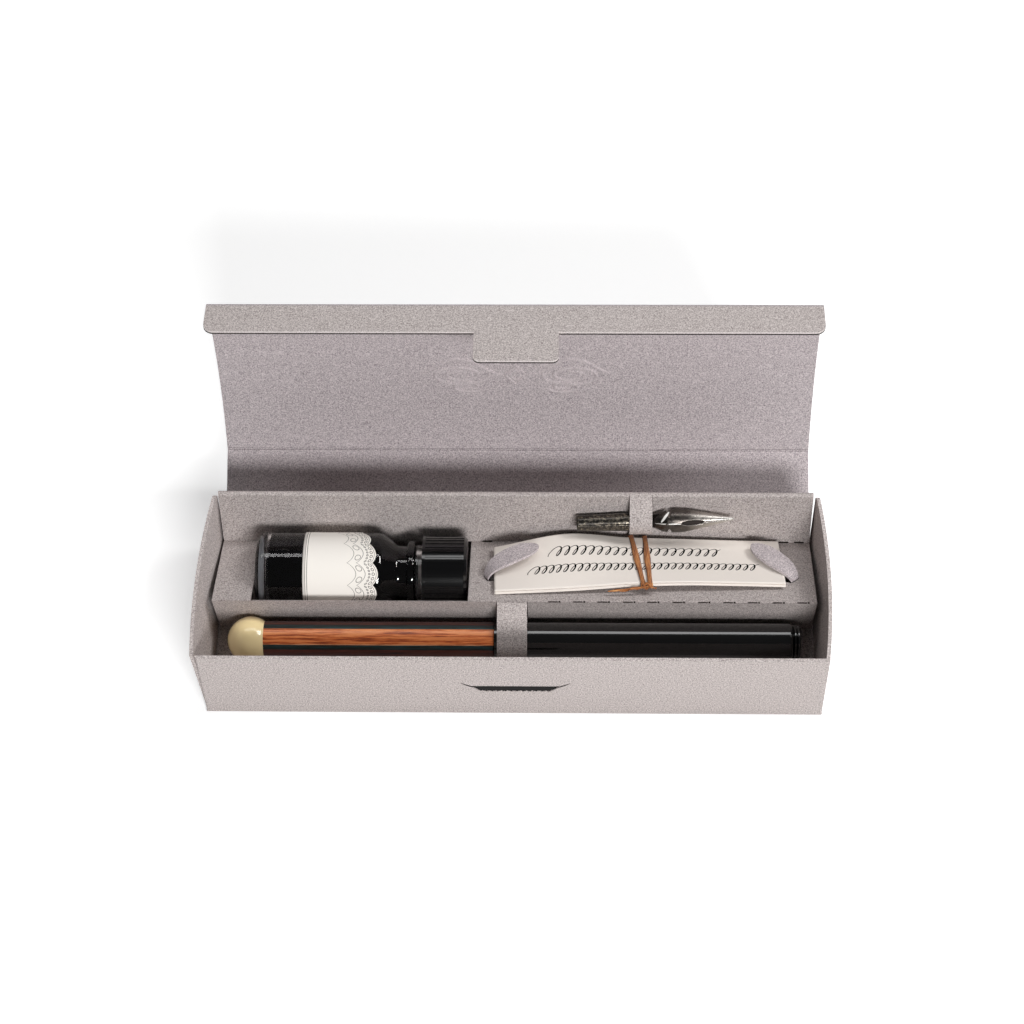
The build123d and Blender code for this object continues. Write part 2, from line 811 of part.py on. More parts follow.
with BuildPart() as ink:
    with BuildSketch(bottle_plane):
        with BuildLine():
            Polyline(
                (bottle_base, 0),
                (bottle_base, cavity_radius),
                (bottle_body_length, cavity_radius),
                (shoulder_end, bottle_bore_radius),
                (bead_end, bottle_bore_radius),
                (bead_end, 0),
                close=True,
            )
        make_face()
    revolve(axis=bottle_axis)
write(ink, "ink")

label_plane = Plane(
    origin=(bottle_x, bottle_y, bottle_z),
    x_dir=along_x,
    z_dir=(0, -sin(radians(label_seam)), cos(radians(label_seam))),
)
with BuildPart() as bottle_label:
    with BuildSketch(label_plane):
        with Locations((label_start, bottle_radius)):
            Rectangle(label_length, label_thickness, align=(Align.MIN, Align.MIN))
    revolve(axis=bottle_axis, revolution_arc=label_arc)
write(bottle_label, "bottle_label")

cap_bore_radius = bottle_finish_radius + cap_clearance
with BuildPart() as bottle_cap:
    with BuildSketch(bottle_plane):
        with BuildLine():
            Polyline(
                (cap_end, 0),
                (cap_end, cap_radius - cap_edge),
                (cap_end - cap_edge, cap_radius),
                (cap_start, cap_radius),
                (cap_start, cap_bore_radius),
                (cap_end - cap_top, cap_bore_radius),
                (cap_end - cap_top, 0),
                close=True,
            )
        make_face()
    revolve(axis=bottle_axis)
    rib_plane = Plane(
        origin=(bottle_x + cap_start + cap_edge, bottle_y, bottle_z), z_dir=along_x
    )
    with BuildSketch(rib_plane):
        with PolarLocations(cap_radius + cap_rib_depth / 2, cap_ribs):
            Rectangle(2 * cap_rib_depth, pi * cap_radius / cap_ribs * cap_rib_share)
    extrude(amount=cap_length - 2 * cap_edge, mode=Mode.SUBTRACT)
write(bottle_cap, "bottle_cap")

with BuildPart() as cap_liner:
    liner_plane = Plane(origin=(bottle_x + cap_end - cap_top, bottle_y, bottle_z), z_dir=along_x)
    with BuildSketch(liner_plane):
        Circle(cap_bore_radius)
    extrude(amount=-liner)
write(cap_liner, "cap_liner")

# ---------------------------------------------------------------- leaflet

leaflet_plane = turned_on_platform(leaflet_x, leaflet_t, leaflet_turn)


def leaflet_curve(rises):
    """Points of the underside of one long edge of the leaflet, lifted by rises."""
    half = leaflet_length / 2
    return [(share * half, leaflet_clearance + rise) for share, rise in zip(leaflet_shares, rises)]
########
**To do**
Your task is to print the whole listing again exactly.

**Exercise result**
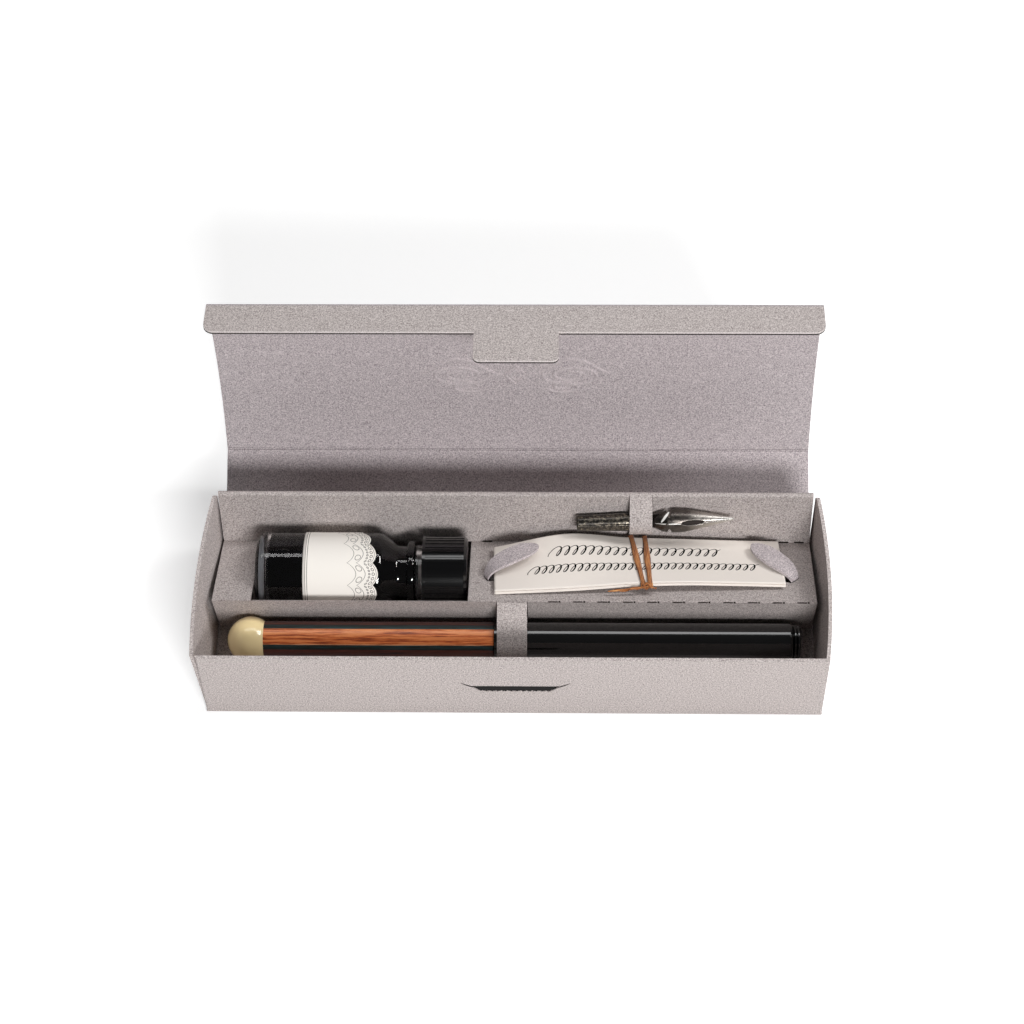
The build123d and Blender code for this object continues. Write part 2, from line 811 of part.py on. More parts follow.
with BuildPart() as ink:
    with BuildSketch(bottle_plane):
        with BuildLine():
            Polyline(
                (bottle_base, 0),
                (bottle_base, cavity_radius),
                (bottle_body_length, cavity_radius),
                (shoulder_end, bottle_bore_radius),
                (bead_end, bottle_bore_radius),
                (bead_end, 0),
                close=True,
            )
        make_face()
    revolve(axis=bottle_axis)
write(ink, "ink")

label_plane = Plane(
    origin=(bottle_x, bottle_y, bottle_z),
    x_dir=along_x,
    z_dir=(0, -sin(radians(label_seam)), cos(radians(label_seam))),
)
with BuildPart() as bottle_label:
    with BuildSketch(label_plane):
        with Locations((label_start, bottle_radius)):
            Rectangle(label_length, label_thickness, align=(Align.MIN, Align.MIN))
    revolve(axis=bottle_axis, revolution_arc=label_arc)
write(bottle_label, "bottle_label")

cap_bore_radius = bottle_finish_radius + cap_clearance
with BuildPart() as bottle_cap:
    with BuildSketch(bottle_plane):
        with BuildLine():
            Polyline(
                (cap_end, 0),
                (cap_end, cap_radius - cap_edge),
                (cap_end - cap_edge, cap_radius),
                (cap_start, cap_radius),
                (cap_start, cap_bore_radius),
                (cap_end - cap_top, cap_bore_radius),
                (cap_end - cap_top, 0),
                close=True,
            )
        make_face()
    revolve(axis=bottle_axis)
    rib_plane = Plane(
        origin=(bottle_x + cap_start + cap_edge, bottle_y, bottle_z), z_dir=along_x
    )
    with BuildSketch(rib_plane):
        with PolarLocations(cap_radius + cap_rib_depth / 2, cap_ribs):
            Rectangle(2 * cap_rib_depth, pi * cap_radius / cap_ribs * cap_rib_share)
    extrude(amount=cap_length - 2 * cap_edge, mode=Mode.SUBTRACT)
write(bottle_cap, "bottle_cap")

with BuildPart() as cap_liner:
    liner_plane = Plane(origin=(bottle_x + cap_end - cap_top, bottle_y, bottle_z), z_dir=along_x)
    with BuildSketch(liner_plane):
        Circle(cap_bore_radius)
    extrude(amount=-liner)
write(cap_liner, "cap_liner")

# ---------------------------------------------------------------- leaflet

leaflet_plane = turned_on_platform(leaflet_x, leaflet_t, leaflet_turn)


def leaflet_curve(rises):
    """Points of the underside of one long edge of the leaflet, lifted by rises."""
    half = leaflet_length / 2
    return [(share * half, leaflet_clearance + rise) for share, rise in zip(leaflet_shares, rises)]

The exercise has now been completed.